Asia stocks staged another rally in early trade on August 28, 2015, taking heart from strong US growth figures to cement a recovery, with Tokyo leading the gains/AFP

SHANGHAI, Aug 28- Asia stocks extended their rally on Friday, taking heart from strong US growth figures to cement a recovery after a torrid week when global markets took fright over China’s gloomy economic outlook.

Tokyo led the gains, with Shanghai and several other markets in tow, and oil prices zoomed higher after the US reported a surprisingly strong new estimate of economic growth in the second quarter.

The latest data, which showed the world’s biggest economy grew at an annual rate of 3.7 percent in the April-June quarter, buoyed markets that have been worried over the prospects for China’s economy, which accounts for some 13 percent of global output.

“We end the week on another positive note, and the craziness we’ve seen over the last couple of weeks seems to be dissipating,” Chris Weston, chief markets strategist at IG Markets, said in a note.

Markets across the world saw recoveries, with the S&P 500 surging to its second straight gain on Wall Street on Thursday, while stock indexes in London and Paris also rose.

In Asia on Friday, Tokyo closed 3.03 percent higher and Shanghai gained 4.82 percent. Seoul, Sydney, and several other Asian markets also rose.

Hong Kong, however, dropped 1.04 percent despite making early gains.

The advances across key Asian bourses first began on Wednesday, when markets — with the exception of Shanghai — began to find their footing. The Chinese market made substantial gains the following day, however, indicating prices have, for the moment, found their floor.

– China mitigating concerns? –

The latest advances come as a relief to investors who at one point saw $8 trillion wiped off global markets in a two-week stock market rout led by fears over the outlook for China.

Beijing has sought to mitigate those concerns in recent days by taking a series of measures, from boosting the amount its massive state pension fund can invest in stocks, cutting interest rates and slashing the amount of money banks need to hold in reserve.

The measures are not only aimed at increasing cash flow in China, but also at reviving confidence that Beijing can steer the economy away from a hard landing and keep global growth on course.

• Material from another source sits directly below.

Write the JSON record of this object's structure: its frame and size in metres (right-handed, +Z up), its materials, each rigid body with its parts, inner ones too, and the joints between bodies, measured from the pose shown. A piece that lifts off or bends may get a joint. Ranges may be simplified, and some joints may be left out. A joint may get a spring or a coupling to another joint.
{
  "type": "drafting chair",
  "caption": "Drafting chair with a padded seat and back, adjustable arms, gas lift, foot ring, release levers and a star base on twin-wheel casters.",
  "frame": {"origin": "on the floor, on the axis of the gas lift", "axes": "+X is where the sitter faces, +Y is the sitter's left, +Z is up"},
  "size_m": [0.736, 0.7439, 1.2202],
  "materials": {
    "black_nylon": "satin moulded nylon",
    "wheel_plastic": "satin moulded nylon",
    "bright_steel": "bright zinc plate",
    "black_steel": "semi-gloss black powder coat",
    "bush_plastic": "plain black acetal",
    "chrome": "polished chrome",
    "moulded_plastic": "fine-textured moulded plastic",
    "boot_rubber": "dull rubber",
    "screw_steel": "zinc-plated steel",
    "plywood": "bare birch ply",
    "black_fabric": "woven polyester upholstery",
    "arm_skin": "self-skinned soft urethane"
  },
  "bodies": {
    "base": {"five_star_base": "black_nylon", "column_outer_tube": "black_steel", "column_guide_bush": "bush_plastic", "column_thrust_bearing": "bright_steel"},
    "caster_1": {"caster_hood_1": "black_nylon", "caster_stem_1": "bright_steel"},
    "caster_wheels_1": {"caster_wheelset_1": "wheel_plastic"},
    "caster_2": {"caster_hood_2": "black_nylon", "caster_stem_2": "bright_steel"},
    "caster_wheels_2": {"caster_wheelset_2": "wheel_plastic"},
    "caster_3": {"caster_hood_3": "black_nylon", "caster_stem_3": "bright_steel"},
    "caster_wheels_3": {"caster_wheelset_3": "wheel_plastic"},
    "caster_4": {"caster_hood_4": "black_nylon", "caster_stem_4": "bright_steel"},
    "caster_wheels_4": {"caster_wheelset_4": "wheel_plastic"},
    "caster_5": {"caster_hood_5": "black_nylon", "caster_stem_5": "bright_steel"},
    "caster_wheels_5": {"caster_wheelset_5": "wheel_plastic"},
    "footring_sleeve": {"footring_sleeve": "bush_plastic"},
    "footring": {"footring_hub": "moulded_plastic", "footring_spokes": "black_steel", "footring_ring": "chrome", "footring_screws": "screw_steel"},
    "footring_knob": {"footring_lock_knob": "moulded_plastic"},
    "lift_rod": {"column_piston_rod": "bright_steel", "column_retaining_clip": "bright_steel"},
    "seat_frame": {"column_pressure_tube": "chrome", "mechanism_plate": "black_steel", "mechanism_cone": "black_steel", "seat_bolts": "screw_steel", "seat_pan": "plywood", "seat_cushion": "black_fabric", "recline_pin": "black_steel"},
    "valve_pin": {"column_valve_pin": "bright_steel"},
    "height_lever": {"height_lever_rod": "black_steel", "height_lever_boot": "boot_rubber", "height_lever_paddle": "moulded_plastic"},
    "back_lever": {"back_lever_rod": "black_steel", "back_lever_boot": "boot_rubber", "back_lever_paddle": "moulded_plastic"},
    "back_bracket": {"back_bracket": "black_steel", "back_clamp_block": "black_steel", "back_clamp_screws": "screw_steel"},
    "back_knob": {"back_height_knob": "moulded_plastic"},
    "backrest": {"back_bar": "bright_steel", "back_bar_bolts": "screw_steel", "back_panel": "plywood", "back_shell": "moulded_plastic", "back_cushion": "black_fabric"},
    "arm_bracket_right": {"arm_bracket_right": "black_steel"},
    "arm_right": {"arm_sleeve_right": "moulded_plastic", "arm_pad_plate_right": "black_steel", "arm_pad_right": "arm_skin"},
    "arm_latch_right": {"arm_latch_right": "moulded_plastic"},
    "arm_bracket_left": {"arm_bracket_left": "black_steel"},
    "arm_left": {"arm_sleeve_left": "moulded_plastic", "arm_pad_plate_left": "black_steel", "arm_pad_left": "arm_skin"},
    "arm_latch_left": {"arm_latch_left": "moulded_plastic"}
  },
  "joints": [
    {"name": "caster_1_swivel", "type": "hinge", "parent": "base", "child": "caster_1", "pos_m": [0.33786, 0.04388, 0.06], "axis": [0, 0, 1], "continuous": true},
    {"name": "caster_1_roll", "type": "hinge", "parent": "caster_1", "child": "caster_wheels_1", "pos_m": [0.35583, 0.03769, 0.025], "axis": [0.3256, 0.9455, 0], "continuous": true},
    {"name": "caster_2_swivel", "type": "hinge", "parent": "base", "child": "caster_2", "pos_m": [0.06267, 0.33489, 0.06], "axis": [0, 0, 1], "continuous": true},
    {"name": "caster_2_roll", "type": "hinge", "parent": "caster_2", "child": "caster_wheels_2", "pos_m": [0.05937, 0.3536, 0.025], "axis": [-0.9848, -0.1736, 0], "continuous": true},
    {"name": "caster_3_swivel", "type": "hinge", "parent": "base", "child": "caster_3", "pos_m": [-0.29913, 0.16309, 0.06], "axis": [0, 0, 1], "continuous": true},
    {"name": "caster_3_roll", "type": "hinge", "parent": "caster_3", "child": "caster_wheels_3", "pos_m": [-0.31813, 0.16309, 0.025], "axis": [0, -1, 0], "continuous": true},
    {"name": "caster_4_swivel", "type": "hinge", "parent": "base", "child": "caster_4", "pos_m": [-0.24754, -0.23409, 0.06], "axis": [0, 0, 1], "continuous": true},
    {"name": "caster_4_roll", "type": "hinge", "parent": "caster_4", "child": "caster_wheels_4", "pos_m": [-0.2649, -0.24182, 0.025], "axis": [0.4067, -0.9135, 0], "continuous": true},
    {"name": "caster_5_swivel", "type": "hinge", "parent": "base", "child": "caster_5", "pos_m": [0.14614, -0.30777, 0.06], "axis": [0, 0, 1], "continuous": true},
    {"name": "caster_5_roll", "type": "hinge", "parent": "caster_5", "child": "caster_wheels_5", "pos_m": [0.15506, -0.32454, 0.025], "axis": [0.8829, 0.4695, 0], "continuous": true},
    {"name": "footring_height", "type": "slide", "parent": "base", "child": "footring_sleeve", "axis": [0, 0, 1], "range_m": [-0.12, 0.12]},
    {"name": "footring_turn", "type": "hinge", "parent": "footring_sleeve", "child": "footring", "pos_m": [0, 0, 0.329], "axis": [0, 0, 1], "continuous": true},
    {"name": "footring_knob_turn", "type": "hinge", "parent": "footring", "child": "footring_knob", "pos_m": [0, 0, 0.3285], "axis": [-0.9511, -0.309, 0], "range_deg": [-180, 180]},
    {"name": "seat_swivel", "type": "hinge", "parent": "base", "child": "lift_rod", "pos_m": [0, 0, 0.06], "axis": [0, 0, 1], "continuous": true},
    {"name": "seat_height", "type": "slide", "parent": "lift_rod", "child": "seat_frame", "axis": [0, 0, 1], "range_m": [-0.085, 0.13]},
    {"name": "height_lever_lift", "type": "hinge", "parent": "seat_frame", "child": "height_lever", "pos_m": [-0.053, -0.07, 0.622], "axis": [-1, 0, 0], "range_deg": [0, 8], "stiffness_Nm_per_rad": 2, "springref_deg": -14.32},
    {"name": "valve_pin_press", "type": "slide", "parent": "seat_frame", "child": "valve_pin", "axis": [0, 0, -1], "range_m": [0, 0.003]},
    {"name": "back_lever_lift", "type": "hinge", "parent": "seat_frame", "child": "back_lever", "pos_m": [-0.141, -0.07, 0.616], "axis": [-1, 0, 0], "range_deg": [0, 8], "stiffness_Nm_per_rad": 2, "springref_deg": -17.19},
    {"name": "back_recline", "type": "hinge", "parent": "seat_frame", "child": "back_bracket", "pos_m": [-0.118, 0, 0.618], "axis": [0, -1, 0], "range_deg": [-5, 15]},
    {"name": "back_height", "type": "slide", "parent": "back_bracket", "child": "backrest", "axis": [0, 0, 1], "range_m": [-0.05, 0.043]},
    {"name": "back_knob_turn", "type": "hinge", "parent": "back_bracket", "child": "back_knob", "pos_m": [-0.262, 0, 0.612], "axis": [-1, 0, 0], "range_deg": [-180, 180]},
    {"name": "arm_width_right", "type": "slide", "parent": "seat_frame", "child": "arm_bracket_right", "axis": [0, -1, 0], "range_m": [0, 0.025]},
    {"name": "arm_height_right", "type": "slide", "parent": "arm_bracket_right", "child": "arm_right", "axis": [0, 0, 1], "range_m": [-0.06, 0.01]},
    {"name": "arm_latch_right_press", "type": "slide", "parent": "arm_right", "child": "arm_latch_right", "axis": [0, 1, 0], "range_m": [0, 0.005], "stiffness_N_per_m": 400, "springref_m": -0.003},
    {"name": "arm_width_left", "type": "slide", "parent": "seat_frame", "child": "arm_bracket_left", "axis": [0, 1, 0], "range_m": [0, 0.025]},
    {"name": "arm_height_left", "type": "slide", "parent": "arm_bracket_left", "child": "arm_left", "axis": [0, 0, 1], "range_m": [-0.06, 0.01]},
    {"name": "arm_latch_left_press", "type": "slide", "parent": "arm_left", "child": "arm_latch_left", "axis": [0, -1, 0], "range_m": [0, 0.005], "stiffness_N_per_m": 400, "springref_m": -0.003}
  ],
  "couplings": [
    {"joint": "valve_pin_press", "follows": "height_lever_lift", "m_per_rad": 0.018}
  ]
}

Markets took their lead, however, from the US growth report, which, though it covered only through June, confirmed the economy has not yet been hit much by China’s downturn.

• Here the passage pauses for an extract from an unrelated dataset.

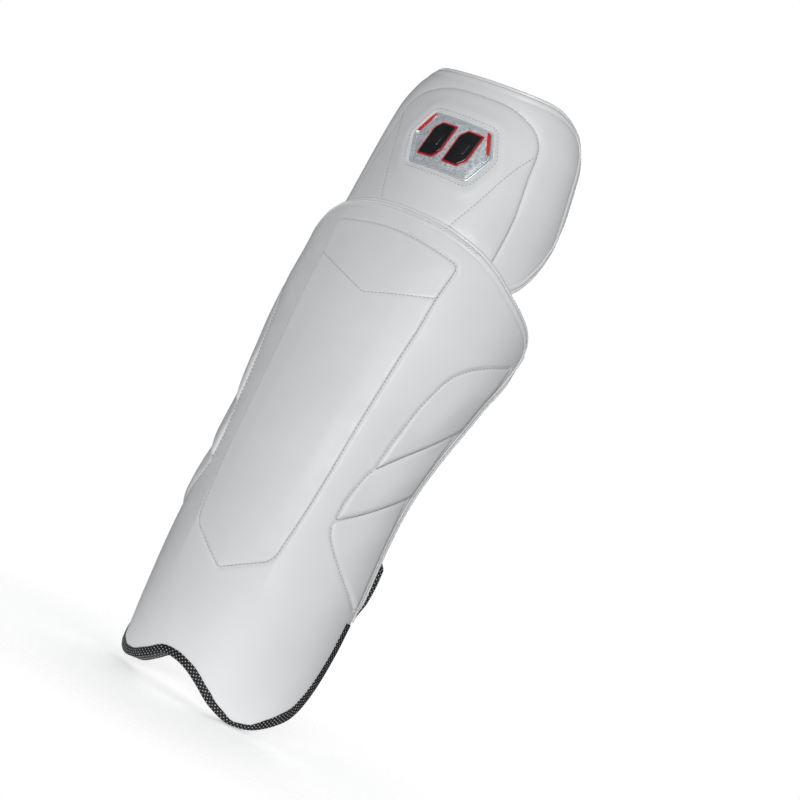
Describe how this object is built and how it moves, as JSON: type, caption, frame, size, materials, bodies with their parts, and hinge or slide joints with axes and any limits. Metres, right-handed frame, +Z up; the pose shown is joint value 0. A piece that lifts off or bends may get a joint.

It added to other strong recent data on consumer confidence and durable goods orders.

“The US economy continues to perform on a consistent basis (showing) that its economic recovery is sustainable,” said FXTM chief market analyst Jameel Ahmad.

Concerns in the recent stock market panic focused on the fact that in recent years China has been the main driver of global growth, with Europe in the doldrums and the United States struggling to maintain a recovery.

But Chris Green, an Auckland based strategist at First NZ Capital Ltd., said the figures showed the US economy was in better shape.

“It gave credence to the story that the US economy could be building momentum,” he said.

“We seem to have gained some sort of stability and people are focusing more on the underlying strength of the US economy.”

– Dollar boosted –

The latest data boosted the dollar as well as oil prices on Thursday, but both gave back some of their gains on Friday.

In Tokyo trading on Friday, the dollar touched one-week highs before falling back to 120.85 yen and $1.1301.

US benchmark West Texas Intermediate, meanwhile, fell 44 cents to $42.12 and Brent crude dropped 52 cents to $47.04. Both had gained more than 10 percent the previous day on the economic data.

Eyes were turning toward a central banking symposium that the US Federal Reserve was hosting in Jackson Hole, Wyoming from Thursday to Saturday.

Fed Chair Janet Yellen is not attending, but her deputy, Stanley Fischer, will make keynote remarks on Saturday that could point to whether the central bank believes the global turmoil is severe enough to hold off on a long expected hike in interest rates.

On Wednesday, New York Federal Reserve head William Dudley, seen as close to Yellen and Fischer in his thinking, said that the Chinese turmoil had made the arguments for a rate rise in September “less compelling”.

Gains from upbeat releases in the US were tempered, however, by data in Japan that showed that inflation in the Asian powerhouse fell back to zero in July while household spending dropped for a second straight month.